On the same day, Hitler urged Mussolini to launch an offensive from Libya toward the Suez Canal. "Any such strike," he said, "would be a great gain." The Italians had a 215,000-man force in Libya, while the British had only 36,000 troops in Egypt, plus a 30,000-man Egyptian army which was not trained for combat. British Middle East forces were also faced with a severe supply problem. With the Mediterranean insecure at best, ships had to haul war goods 12,000 miles from Britain to Egypt around the Cape of Good Hope, a six-week trip.

June 27, 1940: The French army commander in Syria accepted terms of the surrender to Germany. Allies fear that this important spot will soon be occupied by German troops.
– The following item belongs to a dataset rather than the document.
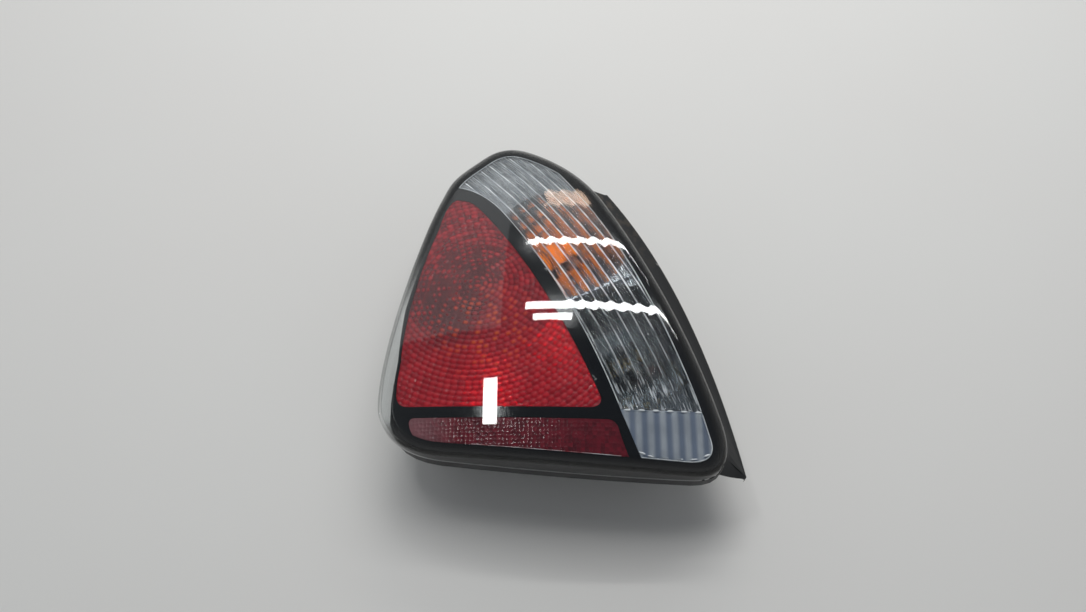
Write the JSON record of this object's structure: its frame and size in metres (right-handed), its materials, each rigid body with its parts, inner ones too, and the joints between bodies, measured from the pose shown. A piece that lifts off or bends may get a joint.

June 28, 1940: Britain recognized the Free French government of de Gaulle.

The Germans told the French government that French naval ships would be interned in French- retained territory and would not have to proceed to Nazi-occupied bases. Without knowing this, the British organized a task force at Gibraltar to destroy the French ships if necessary to deny them to the Germans.

The Channel Islands were evacuated and demilitarized by the British.

June 29, 1940: Japan declared the South Seas as an area where it had a special interest, broadening its assumed sphere of influence. Foreign Minister Arita said, "The countries of East Asia and the regions of the South Seas are geographically, historically, racially, and economically very closely related. . . . The uniting of all those regions in a single sphere on a basis of common existence, insuring thereby the stability of that sphere, is a national conclusion."

June 30, 1940: The Channel Island of Guernsey was occupied by German forces.